● **To do**
Return, character for character, the lines from the one bearing "What bpy script" through the end of the material. Omit everything before that line.

● **Given records**

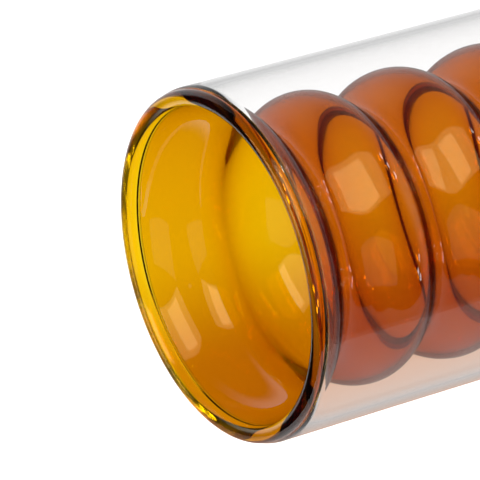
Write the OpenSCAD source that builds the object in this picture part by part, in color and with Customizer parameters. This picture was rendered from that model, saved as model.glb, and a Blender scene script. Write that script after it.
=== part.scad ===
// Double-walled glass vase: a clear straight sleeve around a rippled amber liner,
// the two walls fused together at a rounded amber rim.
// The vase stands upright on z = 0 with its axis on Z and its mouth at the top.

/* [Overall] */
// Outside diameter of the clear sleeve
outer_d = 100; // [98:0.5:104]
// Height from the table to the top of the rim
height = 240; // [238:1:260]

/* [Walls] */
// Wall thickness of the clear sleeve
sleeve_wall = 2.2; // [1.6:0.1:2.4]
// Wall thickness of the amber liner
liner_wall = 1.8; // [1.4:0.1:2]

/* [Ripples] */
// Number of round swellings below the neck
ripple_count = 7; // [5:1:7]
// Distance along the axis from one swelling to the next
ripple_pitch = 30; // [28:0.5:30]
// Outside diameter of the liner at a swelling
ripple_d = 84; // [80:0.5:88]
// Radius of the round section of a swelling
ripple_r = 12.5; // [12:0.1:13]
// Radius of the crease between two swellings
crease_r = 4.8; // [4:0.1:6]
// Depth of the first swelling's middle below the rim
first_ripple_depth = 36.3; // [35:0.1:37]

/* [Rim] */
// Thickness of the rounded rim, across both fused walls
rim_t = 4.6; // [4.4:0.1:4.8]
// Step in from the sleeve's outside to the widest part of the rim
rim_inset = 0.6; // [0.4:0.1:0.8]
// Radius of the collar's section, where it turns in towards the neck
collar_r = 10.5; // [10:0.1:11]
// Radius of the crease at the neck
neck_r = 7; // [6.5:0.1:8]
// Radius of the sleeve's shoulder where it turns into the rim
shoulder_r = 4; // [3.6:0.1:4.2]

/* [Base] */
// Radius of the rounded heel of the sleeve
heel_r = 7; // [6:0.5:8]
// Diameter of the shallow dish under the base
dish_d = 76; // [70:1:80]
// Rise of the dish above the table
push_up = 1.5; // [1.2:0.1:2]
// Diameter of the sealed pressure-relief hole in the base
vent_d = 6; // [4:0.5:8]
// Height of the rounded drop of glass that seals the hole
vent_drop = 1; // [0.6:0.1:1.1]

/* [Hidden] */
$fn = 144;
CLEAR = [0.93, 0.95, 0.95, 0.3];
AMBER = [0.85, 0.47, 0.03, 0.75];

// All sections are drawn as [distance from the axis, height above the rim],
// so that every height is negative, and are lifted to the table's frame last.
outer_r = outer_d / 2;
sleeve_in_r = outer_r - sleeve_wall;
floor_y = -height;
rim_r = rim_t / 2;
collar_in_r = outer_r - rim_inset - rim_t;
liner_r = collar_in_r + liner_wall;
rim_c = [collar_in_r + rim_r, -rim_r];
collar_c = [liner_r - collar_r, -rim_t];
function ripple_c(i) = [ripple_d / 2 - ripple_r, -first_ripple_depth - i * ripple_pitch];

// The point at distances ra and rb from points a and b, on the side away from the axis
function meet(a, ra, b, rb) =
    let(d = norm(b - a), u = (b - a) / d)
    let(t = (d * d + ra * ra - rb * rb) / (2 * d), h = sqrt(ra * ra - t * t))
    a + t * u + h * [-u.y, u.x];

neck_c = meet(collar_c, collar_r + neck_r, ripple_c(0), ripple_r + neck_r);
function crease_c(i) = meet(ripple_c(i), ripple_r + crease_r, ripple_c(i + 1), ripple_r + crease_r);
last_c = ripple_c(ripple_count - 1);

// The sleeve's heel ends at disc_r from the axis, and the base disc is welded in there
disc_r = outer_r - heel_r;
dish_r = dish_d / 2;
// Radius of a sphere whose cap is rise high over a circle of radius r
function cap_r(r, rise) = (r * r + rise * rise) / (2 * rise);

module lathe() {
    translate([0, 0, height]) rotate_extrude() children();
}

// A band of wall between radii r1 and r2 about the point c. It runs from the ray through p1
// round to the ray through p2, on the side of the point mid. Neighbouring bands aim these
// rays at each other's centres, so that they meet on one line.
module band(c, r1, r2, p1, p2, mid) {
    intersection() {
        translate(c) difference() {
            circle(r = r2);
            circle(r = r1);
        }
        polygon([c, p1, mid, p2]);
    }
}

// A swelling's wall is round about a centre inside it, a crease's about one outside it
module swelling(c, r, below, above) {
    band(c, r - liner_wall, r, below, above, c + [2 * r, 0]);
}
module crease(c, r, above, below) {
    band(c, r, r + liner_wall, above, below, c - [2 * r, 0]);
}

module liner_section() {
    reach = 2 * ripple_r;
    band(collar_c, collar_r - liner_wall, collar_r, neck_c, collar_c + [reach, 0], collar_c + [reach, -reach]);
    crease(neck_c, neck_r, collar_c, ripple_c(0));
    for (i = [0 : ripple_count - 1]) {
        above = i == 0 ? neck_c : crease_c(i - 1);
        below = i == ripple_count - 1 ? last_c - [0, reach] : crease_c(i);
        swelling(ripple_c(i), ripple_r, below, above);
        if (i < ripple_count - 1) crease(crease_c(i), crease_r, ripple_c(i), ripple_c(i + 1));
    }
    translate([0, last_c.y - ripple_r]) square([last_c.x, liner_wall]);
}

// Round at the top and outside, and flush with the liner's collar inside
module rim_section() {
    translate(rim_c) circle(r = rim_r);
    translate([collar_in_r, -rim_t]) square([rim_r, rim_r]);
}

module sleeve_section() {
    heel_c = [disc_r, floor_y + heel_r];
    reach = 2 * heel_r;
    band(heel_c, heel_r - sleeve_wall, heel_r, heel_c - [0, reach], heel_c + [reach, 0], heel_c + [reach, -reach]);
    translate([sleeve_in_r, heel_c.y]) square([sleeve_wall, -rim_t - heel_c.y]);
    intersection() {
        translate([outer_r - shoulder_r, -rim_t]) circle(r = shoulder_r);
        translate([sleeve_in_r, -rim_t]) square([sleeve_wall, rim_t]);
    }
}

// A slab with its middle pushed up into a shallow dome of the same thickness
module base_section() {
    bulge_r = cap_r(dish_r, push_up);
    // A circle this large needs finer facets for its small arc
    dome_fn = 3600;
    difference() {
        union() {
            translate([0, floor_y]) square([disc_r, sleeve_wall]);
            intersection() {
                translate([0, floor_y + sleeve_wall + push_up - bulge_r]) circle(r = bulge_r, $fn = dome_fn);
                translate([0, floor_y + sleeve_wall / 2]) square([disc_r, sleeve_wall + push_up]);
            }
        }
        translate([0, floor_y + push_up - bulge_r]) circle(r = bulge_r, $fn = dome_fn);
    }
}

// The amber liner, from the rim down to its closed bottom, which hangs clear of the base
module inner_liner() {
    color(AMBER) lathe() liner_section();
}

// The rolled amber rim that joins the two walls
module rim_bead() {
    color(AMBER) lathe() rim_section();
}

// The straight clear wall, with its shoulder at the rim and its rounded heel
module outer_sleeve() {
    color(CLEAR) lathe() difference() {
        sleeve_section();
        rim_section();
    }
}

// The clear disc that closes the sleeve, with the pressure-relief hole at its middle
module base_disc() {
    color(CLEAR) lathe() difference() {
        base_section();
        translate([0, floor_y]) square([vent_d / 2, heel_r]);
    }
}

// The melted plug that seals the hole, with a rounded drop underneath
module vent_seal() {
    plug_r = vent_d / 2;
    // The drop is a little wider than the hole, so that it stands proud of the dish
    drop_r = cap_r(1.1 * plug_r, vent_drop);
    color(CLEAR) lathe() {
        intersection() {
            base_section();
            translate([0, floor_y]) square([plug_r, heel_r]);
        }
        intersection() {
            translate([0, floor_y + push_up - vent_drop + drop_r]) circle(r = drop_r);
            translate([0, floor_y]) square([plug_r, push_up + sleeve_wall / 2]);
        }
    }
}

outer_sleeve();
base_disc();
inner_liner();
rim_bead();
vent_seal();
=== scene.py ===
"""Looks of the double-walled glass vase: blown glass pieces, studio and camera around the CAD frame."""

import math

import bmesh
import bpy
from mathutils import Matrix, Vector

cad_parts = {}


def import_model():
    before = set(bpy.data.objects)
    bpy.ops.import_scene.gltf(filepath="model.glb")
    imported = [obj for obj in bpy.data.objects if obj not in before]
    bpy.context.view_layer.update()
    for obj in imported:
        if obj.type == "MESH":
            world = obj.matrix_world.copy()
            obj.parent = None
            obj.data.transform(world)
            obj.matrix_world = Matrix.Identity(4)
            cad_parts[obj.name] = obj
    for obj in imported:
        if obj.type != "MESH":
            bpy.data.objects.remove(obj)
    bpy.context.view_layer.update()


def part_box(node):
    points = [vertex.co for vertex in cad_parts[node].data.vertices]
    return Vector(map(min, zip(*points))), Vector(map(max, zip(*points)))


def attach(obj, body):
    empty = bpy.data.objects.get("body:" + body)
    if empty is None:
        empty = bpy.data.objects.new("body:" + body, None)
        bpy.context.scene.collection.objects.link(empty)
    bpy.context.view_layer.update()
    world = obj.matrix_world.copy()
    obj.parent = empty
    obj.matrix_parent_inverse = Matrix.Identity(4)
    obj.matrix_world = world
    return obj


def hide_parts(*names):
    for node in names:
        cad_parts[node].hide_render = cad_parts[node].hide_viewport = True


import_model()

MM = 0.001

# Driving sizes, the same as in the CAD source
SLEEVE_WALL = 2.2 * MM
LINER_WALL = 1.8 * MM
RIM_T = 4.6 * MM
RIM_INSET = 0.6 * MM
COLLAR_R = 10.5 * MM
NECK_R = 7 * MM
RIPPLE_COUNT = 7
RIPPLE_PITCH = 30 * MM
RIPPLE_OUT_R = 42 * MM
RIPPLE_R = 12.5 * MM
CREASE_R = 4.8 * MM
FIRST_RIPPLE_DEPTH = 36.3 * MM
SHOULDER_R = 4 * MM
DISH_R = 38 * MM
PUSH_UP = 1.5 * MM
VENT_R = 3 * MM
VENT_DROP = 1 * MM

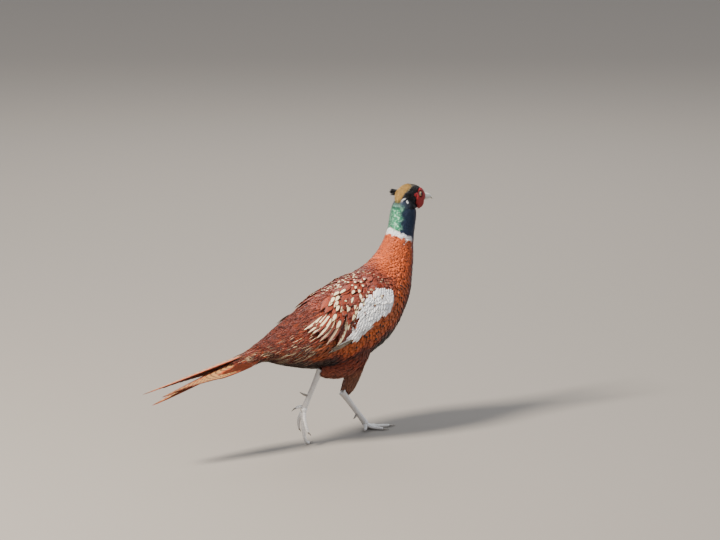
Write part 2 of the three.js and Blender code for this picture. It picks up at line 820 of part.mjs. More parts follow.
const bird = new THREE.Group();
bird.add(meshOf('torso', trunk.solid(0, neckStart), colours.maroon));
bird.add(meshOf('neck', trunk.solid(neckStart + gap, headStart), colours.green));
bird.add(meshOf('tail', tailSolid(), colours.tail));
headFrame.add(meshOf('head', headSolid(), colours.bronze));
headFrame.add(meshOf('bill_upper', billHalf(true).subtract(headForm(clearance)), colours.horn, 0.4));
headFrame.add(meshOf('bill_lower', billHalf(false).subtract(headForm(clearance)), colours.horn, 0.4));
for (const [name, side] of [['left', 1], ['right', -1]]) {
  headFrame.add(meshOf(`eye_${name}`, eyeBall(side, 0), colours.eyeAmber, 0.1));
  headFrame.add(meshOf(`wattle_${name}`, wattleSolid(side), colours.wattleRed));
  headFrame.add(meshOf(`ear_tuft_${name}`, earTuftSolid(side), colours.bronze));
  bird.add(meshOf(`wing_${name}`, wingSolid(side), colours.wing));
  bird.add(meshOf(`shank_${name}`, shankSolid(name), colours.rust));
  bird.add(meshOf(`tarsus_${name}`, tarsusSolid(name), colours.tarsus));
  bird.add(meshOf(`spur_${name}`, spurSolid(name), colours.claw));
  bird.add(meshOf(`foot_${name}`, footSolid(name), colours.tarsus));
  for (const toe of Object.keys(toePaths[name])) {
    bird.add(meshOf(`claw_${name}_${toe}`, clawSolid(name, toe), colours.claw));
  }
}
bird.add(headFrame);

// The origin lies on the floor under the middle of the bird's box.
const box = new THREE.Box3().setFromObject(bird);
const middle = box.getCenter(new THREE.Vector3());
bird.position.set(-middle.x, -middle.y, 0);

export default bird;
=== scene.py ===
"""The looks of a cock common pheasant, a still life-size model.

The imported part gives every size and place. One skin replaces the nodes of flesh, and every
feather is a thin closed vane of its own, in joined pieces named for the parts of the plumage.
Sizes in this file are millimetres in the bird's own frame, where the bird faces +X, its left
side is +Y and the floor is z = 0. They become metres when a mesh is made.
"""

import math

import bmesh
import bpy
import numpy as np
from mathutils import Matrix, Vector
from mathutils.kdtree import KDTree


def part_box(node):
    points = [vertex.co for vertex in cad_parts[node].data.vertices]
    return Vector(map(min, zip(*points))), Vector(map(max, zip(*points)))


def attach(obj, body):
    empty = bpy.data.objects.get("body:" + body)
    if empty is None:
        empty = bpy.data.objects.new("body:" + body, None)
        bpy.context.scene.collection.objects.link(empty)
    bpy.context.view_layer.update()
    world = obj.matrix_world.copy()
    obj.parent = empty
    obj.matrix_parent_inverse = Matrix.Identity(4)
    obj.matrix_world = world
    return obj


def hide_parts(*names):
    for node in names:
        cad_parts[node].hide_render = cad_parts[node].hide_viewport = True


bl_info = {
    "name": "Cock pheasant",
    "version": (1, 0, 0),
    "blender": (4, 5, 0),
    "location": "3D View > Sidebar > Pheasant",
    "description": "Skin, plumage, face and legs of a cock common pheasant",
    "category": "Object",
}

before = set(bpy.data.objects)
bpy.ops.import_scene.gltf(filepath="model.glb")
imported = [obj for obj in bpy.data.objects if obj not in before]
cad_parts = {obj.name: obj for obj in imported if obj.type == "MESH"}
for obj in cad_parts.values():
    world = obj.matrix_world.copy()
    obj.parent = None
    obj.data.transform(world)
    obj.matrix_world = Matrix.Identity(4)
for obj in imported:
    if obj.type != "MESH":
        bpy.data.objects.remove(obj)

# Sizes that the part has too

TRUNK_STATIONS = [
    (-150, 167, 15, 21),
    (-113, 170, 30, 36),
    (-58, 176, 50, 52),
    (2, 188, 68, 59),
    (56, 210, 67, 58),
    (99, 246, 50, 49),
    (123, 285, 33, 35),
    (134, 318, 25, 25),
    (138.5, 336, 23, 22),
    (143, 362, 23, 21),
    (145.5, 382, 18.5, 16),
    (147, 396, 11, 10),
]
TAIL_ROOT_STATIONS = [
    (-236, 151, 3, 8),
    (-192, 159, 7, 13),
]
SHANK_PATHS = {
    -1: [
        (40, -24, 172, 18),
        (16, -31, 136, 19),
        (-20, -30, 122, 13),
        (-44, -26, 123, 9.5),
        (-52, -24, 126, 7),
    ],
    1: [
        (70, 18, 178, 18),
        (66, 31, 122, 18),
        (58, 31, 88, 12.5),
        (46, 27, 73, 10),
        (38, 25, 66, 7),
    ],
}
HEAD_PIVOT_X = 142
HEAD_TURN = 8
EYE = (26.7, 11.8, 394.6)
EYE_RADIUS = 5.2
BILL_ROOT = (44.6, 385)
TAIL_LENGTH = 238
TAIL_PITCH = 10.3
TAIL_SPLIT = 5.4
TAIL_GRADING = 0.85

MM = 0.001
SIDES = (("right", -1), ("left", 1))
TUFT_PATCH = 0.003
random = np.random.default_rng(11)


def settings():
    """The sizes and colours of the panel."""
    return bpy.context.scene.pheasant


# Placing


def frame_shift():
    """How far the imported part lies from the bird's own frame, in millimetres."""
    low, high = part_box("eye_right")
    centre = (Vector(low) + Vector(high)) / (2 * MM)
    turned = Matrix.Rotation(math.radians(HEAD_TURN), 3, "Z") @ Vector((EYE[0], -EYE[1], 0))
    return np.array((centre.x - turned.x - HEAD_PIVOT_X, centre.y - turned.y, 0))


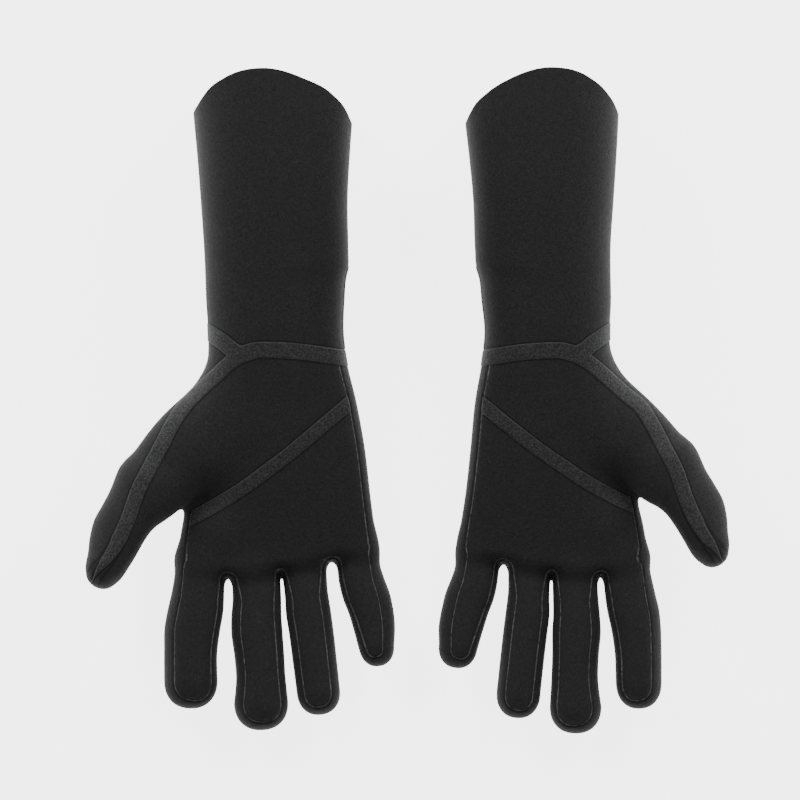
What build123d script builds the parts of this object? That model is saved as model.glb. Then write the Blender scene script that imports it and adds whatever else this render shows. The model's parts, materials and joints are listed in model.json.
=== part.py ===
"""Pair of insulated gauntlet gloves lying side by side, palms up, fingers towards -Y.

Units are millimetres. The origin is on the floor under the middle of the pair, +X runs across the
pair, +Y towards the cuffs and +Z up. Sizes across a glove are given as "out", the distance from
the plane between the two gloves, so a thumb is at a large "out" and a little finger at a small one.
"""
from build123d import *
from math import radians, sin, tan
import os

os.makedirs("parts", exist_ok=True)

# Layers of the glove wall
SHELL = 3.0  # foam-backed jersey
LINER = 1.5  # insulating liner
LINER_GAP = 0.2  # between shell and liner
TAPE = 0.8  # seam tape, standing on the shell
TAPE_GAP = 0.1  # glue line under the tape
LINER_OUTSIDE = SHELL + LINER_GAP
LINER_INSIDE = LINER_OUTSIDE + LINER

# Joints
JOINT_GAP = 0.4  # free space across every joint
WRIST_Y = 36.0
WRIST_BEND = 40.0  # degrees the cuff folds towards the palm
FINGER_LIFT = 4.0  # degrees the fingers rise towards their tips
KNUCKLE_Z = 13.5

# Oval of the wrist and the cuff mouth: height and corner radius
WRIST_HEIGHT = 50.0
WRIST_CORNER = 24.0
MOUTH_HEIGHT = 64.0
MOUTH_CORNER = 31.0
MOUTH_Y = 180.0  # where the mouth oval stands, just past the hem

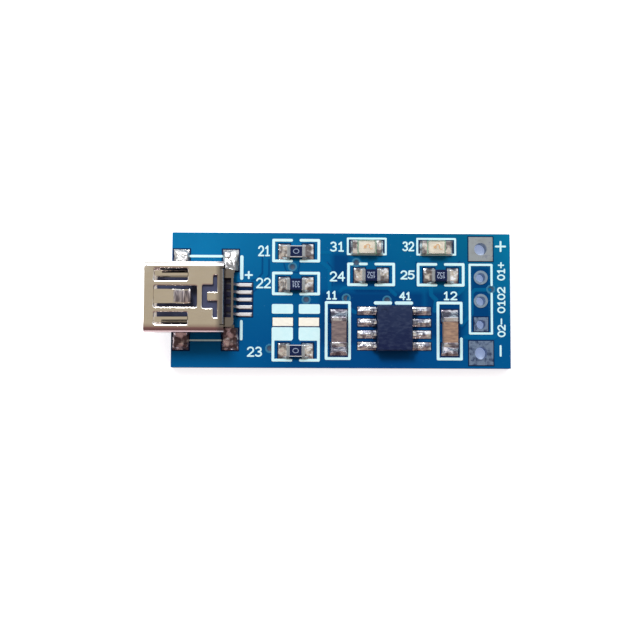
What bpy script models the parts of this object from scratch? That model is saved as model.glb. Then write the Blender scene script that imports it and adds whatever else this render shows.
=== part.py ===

● **Result for this task**
What bpy script models the parts of this object from scratch? That model is saved as model.glb. Then write the Blender scene script that imports it and adds whatever else this render shows.
=== part.py ===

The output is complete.